==== RECORDED DATA ====

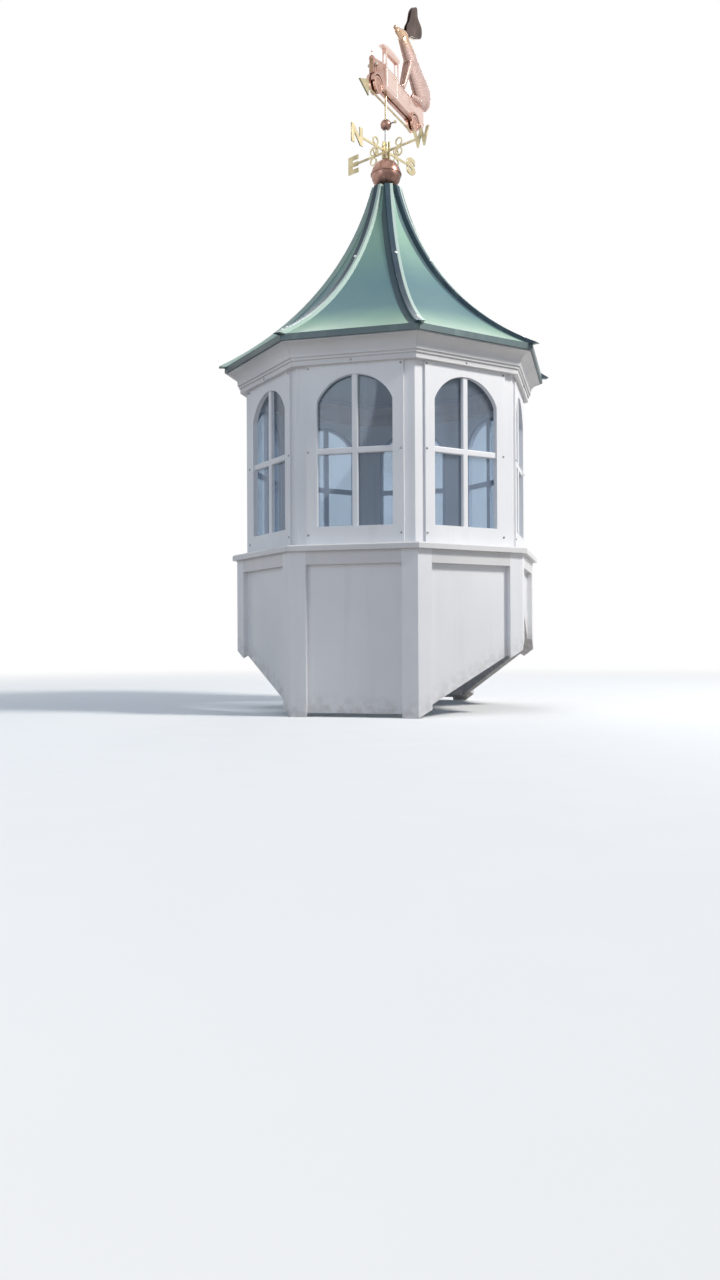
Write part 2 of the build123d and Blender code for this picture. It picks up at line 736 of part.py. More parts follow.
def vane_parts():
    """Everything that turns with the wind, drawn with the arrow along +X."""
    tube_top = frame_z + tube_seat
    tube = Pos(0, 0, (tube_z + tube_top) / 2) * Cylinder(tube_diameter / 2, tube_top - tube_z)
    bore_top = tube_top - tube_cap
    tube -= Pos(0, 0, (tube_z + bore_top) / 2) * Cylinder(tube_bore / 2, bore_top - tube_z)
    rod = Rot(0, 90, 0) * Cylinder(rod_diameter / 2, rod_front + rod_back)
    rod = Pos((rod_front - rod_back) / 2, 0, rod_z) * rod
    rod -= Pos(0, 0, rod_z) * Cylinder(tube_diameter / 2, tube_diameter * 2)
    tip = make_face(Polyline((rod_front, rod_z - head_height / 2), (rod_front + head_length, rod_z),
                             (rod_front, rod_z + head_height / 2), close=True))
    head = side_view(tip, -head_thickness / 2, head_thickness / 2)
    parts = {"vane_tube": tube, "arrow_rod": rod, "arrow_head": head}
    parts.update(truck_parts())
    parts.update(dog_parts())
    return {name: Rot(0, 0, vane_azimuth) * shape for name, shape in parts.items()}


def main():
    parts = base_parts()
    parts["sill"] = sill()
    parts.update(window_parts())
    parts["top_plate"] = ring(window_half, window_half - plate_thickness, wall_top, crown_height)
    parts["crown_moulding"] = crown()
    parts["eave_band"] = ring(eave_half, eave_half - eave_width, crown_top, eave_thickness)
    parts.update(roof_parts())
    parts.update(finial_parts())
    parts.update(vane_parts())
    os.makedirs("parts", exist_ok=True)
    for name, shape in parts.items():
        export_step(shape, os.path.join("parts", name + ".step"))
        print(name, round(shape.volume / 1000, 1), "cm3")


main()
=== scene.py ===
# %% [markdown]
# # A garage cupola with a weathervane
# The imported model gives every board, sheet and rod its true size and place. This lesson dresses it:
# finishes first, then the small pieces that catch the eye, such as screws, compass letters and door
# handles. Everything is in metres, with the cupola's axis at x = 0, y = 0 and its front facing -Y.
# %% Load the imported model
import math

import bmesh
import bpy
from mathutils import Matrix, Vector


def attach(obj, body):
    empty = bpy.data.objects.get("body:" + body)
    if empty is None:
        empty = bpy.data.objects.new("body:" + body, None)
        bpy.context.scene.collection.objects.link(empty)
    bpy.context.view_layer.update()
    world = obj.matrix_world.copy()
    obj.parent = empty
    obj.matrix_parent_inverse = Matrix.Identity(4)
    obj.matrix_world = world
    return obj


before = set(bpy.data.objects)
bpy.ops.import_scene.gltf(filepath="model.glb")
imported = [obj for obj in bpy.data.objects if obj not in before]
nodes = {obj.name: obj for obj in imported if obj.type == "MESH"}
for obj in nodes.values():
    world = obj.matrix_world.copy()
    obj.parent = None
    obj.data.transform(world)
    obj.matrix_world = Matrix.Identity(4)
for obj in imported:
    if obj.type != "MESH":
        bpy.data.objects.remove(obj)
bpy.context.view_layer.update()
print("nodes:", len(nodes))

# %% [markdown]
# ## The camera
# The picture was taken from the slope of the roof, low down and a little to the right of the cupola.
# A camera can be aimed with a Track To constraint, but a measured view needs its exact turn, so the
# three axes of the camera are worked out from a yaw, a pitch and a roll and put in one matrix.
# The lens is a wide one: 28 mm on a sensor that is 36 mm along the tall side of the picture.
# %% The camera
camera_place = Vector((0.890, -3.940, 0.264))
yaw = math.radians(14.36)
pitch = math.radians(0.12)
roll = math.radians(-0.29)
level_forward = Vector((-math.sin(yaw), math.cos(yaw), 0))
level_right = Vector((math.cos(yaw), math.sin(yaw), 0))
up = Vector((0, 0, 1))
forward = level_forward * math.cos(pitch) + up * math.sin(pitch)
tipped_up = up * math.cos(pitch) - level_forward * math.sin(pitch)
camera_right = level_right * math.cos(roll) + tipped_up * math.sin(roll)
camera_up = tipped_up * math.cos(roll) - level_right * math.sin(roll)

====

REQUIREMENTS ▸ Restate the data above word for word, please.

WRITTEN RESPONSE ▸
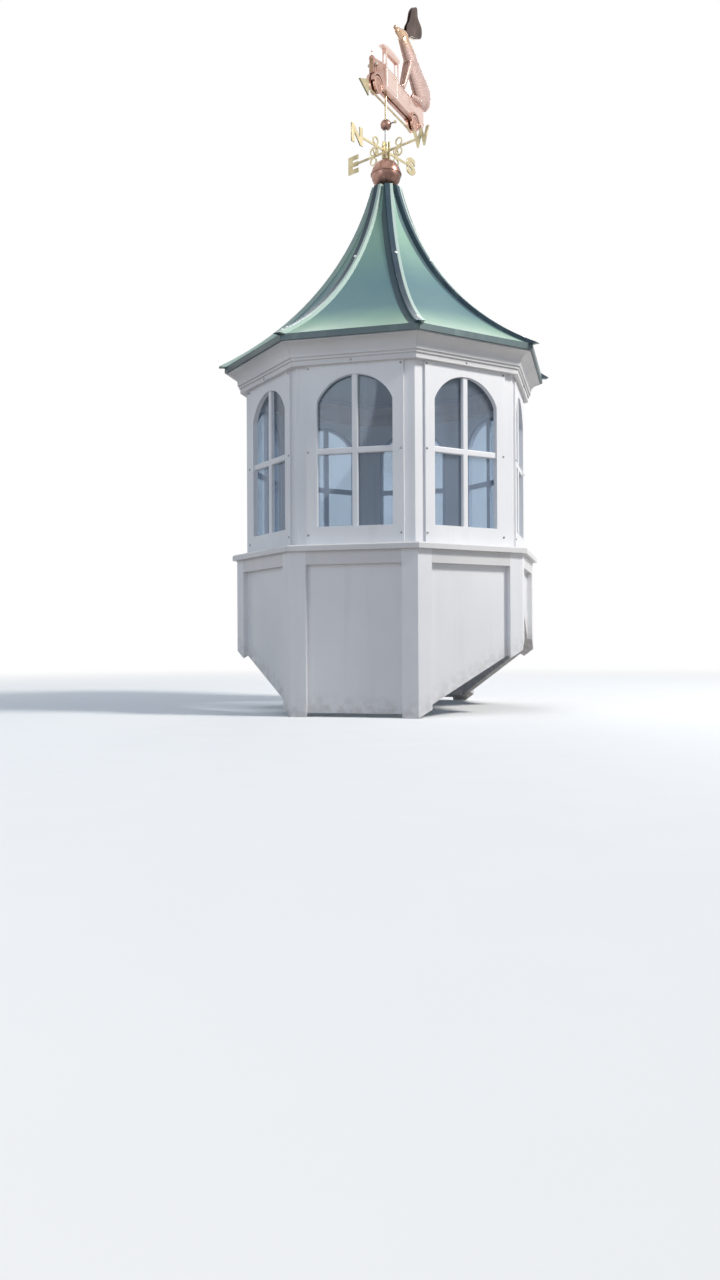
Write part 2 of the build123d and Blender code for this picture. It picks up at line 736 of part.py. More parts follow.
def vane_parts():
    """Everything that turns with the wind, drawn with the arrow along +X."""
    tube_top = frame_z + tube_seat
    tube = Pos(0, 0, (tube_z + tube_top) / 2) * Cylinder(tube_diameter / 2, tube_top - tube_z)
    bore_top = tube_top - tube_cap
    tube -= Pos(0, 0, (tube_z + bore_top) / 2) * Cylinder(tube_bore / 2, bore_top - tube_z)
    rod = Rot(0, 90, 0) * Cylinder(rod_diameter / 2, rod_front + rod_back)
    rod = Pos((rod_front - rod_back) / 2, 0, rod_z) * rod
    rod -= Pos(0, 0, rod_z) * Cylinder(tube_diameter / 2, tube_diameter * 2)
    tip = make_face(Polyline((rod_front, rod_z - head_height / 2), (rod_front + head_length, rod_z),
                             (rod_front, rod_z + head_height / 2), close=True))
    head = side_view(tip, -head_thickness / 2, head_thickness / 2)
    parts = {"vane_tube": tube, "arrow_rod": rod, "arrow_head": head}
    parts.update(truck_parts())
    parts.update(dog_parts())
    return {name: Rot(0, 0, vane_azimuth) * shape for name, shape in parts.items()}


def main():
    parts = base_parts()
    parts["sill"] = sill()
    parts.update(window_parts())
    parts["top_plate"] = ring(window_half, window_half - plate_thickness, wall_top, crown_height)
    parts["crown_moulding"] = crown()
    parts["eave_band"] = ring(eave_half, eave_half - eave_width, crown_top, eave_thickness)
    parts.update(roof_parts())
    parts.update(finial_parts())
    parts.update(vane_parts())
    os.makedirs("parts", exist_ok=True)
    for name, shape in parts.items():
        export_step(shape, os.path.join("parts", name + ".step"))
        print(name, round(shape.volume / 1000, 1), "cm3")


main()
=== scene.py ===
# %% [markdown]
# # A garage cupola with a weathervane
# The imported model gives every board, sheet and rod its true size and place. This lesson dresses it:
# finishes first, then the small pieces that catch the eye, such as screws, compass letters and door
# handles. Everything is in metres, with the cupola's axis at x = 0, y = 0 and its front facing -Y.
# %% Load the imported model
import math

import bmesh
import bpy
from mathutils import Matrix, Vector


def attach(obj, body):
    empty = bpy.data.objects.get("body:" + body)
    if empty is None:
        empty = bpy.data.objects.new("body:" + body, None)
        bpy.context.scene.collection.objects.link(empty)
    bpy.context.view_layer.update()
    world = obj.matrix_world.copy()
    obj.parent = empty
    obj.matrix_parent_inverse = Matrix.Identity(4)
    obj.matrix_world = world
    return obj


before = set(bpy.data.objects)
bpy.ops.import_scene.gltf(filepath="model.glb")
imported = [obj for obj in bpy.data.objects if obj not in before]
nodes = {obj.name: obj for obj in imported if obj.type == "MESH"}
for obj in nodes.values():
    world = obj.matrix_world.copy()
    obj.parent = None
    obj.data.transform(world)
    obj.matrix_world = Matrix.Identity(4)
for obj in imported:
    if obj.type != "MESH":
        bpy.data.objects.remove(obj)
bpy.context.view_layer.update()
print("nodes:", len(nodes))

# %% [markdown]
# ## The camera
# The picture was taken from the slope of the roof, low down and a little to the right of the cupola.
# A camera can be aimed with a Track To constraint, but a measured view needs its exact turn, so the
# three axes of the camera are worked out from a yaw, a pitch and a roll and put in one matrix.
# The lens is a wide one: 28 mm on a sensor that is 36 mm along the tall side of the picture.
# %% The camera
camera_place = Vector((0.890, -3.940, 0.264))
yaw = math.radians(14.36)
pitch = math.radians(0.12)
roll = math.radians(-0.29)
level_forward = Vector((-math.sin(yaw), math.cos(yaw), 0))
level_right = Vector((math.cos(yaw), math.sin(yaw), 0))
up = Vector((0, 0, 1))
forward = level_forward * math.cos(pitch) + up * math.sin(pitch)
tipped_up = up * math.cos(pitch) - level_forward * math.sin(pitch)
camera_right = level_right * math.cos(roll) + tipped_up * math.sin(roll)
camera_up = tipped_up * math.cos(roll) - level_right * math.sin(roll)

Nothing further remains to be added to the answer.